═════ Supplied data

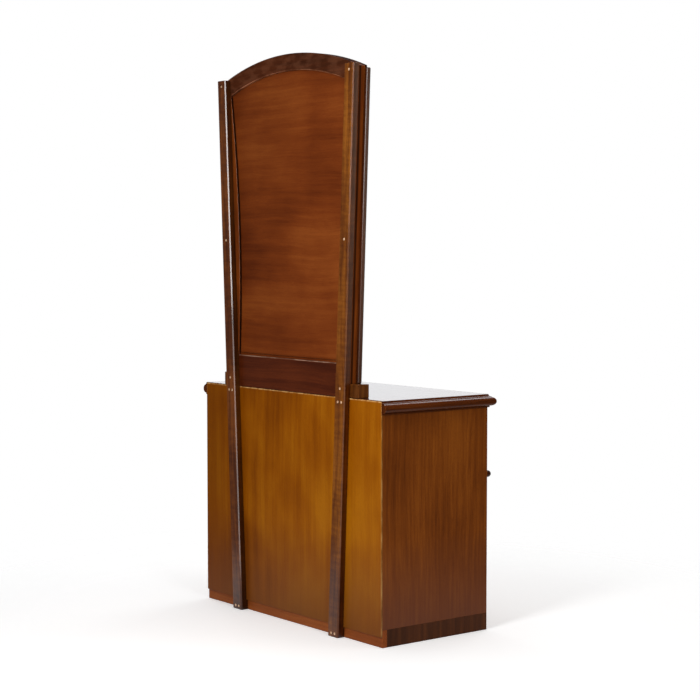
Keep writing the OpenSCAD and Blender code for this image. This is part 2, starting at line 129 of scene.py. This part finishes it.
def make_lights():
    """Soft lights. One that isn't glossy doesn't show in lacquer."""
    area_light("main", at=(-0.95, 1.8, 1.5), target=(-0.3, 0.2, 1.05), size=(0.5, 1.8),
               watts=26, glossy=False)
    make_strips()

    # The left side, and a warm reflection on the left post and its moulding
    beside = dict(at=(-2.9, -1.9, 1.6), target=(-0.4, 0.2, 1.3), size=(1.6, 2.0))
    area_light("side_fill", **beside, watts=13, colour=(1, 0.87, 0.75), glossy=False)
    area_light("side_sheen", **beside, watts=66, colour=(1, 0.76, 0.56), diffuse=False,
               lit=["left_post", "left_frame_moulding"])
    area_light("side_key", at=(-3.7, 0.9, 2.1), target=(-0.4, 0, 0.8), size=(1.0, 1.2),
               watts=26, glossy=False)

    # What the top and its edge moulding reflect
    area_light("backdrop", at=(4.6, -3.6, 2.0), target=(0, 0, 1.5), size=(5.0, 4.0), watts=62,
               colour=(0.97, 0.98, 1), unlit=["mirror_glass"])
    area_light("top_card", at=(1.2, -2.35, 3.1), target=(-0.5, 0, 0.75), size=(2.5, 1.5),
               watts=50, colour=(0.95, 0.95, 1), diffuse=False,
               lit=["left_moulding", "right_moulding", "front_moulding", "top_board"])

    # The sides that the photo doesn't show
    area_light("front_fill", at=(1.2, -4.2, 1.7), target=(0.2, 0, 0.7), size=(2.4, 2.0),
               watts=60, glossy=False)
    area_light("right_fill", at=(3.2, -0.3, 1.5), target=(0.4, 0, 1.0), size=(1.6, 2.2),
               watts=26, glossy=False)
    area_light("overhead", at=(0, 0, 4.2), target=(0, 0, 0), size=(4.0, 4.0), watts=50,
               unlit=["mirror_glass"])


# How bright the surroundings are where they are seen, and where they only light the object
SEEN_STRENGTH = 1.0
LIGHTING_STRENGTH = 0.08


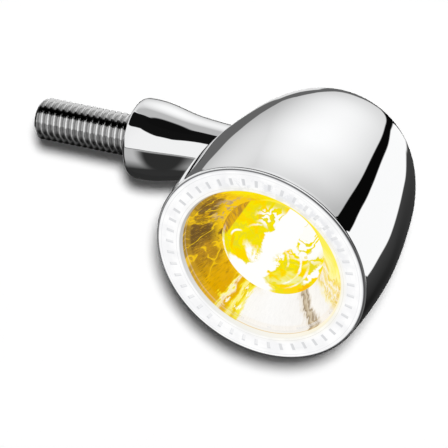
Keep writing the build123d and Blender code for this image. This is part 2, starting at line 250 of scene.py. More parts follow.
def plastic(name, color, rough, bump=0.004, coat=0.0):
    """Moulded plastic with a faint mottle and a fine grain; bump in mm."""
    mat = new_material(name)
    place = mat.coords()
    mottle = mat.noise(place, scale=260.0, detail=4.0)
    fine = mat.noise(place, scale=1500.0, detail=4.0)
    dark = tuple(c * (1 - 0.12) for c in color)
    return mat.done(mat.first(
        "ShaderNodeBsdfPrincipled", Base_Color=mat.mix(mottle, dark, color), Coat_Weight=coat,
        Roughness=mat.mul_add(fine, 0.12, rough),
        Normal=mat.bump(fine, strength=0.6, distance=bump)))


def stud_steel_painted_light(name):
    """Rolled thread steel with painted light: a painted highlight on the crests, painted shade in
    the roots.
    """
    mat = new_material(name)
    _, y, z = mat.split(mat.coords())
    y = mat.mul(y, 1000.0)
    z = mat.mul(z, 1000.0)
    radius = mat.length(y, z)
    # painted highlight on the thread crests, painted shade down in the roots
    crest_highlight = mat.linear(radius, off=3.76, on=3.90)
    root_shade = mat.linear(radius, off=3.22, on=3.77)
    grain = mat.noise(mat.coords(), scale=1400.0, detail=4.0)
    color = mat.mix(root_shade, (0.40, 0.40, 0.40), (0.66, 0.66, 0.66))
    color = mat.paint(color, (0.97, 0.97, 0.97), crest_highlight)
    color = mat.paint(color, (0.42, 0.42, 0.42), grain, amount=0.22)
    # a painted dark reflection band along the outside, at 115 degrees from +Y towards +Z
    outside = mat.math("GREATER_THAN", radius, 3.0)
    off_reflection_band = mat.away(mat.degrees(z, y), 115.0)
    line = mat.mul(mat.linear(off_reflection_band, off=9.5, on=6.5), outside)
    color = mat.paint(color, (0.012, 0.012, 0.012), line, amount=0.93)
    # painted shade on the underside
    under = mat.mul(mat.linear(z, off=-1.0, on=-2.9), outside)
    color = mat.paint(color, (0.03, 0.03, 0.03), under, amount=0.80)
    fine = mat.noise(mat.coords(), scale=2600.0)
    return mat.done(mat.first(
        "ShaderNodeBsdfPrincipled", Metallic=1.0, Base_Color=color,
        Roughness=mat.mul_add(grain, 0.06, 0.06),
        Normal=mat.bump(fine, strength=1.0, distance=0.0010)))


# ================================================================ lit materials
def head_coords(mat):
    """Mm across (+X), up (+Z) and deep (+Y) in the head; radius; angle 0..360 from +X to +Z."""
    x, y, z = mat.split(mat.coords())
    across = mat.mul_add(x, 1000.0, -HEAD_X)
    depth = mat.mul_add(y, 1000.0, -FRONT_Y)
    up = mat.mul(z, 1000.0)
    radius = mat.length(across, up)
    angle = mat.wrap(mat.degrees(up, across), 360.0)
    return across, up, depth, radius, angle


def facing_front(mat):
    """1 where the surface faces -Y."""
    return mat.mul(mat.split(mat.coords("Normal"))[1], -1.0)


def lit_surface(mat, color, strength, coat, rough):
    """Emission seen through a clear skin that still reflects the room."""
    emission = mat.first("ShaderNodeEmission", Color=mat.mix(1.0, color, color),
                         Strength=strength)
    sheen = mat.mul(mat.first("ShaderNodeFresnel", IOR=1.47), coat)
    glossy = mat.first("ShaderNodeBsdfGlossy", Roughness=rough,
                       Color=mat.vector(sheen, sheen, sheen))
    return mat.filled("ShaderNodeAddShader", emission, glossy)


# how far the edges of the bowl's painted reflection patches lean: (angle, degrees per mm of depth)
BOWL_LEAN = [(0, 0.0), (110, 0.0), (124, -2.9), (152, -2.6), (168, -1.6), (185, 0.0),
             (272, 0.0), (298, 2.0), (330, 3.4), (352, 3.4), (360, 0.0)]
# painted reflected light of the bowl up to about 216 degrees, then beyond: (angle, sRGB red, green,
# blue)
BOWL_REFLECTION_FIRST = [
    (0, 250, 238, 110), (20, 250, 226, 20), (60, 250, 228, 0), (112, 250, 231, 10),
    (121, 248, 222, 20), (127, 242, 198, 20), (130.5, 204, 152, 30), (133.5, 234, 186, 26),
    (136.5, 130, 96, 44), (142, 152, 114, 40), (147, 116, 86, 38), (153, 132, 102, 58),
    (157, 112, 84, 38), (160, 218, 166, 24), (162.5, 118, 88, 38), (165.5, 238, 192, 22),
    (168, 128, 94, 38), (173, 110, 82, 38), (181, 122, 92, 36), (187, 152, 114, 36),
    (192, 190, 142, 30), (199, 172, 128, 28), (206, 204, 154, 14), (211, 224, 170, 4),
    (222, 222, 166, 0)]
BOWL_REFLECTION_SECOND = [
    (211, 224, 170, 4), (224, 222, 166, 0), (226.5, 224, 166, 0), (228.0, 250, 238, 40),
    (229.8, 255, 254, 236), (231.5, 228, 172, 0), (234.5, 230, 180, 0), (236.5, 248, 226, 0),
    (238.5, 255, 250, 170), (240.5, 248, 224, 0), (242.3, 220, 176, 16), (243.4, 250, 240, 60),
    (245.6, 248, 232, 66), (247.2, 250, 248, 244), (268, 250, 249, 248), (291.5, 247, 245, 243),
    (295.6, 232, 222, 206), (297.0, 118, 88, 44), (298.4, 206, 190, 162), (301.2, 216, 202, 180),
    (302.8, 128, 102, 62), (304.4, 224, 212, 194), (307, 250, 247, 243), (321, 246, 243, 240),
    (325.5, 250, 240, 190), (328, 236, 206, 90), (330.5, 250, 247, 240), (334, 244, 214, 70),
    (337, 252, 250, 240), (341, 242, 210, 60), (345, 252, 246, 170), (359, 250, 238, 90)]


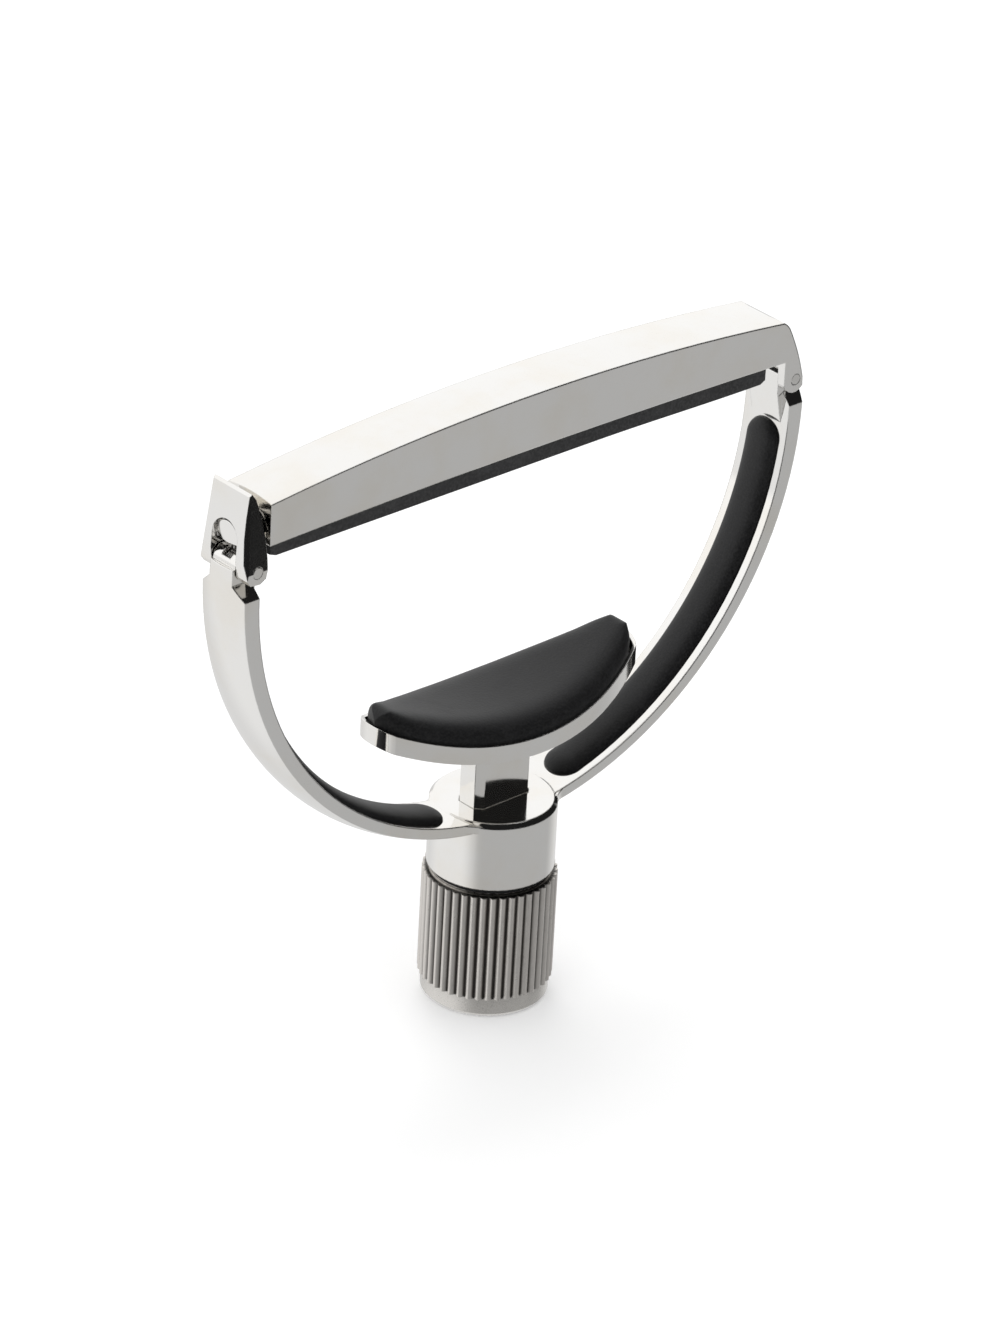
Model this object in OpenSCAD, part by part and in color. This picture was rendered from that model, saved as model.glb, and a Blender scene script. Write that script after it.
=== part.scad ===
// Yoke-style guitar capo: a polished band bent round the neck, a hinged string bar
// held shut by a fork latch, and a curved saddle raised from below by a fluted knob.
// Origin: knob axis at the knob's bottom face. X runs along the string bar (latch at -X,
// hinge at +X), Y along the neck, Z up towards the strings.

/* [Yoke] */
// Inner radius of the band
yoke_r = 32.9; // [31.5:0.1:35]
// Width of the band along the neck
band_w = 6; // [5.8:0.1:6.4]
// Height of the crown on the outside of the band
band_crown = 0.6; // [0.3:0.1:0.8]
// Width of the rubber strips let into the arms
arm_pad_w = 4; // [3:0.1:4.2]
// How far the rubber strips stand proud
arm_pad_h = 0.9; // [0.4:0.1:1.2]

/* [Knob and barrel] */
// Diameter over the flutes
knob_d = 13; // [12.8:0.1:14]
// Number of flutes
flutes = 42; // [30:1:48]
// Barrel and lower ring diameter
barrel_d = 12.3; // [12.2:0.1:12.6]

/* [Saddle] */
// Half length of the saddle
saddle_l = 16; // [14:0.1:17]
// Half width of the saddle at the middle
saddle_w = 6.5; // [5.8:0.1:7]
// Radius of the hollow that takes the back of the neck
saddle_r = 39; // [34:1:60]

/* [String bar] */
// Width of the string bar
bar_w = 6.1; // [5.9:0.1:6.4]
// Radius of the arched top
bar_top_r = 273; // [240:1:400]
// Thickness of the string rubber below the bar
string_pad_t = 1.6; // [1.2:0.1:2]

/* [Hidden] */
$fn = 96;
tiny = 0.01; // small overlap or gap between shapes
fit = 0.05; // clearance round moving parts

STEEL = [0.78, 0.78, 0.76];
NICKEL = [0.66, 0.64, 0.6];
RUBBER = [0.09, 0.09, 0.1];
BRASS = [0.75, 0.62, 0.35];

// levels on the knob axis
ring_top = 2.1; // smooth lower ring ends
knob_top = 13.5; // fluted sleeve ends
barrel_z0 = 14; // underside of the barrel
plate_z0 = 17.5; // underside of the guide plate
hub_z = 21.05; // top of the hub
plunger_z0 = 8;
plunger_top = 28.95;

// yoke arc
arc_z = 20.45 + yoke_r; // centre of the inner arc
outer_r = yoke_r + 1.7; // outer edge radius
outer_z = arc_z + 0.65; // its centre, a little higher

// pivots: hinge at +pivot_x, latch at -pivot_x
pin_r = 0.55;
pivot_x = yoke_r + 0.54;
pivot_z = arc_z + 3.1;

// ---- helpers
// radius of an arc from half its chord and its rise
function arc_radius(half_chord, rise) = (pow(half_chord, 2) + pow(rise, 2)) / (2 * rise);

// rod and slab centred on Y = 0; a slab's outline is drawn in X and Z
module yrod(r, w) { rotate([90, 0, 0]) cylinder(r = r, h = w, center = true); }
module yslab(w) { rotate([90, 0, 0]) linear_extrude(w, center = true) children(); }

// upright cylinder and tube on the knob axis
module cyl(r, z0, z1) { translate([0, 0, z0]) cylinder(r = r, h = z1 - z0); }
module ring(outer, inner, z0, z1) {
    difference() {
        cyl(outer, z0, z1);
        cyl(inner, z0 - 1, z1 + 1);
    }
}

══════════

▶ Work instructions
Select all lines in the listing above where the word "from" appears, and show them.

▶ Answer for this exercise
    # a painted dark reflection band along the outside, at 115 degrees from +Y towards +Z
    """Mm across (+X), up (+Z) and deep (+Y) in the head; radius; angle 0..360 from +X to +Z."""
Model this object in OpenSCAD, part by part and in color. This picture was rendered from that model, saved as model.glb, and a Blender scene script. Write that script after it.
// held shut by a fork latch, and a curved saddle raised from below by a fluted knob.
// radius of an arc from half its chord and its rise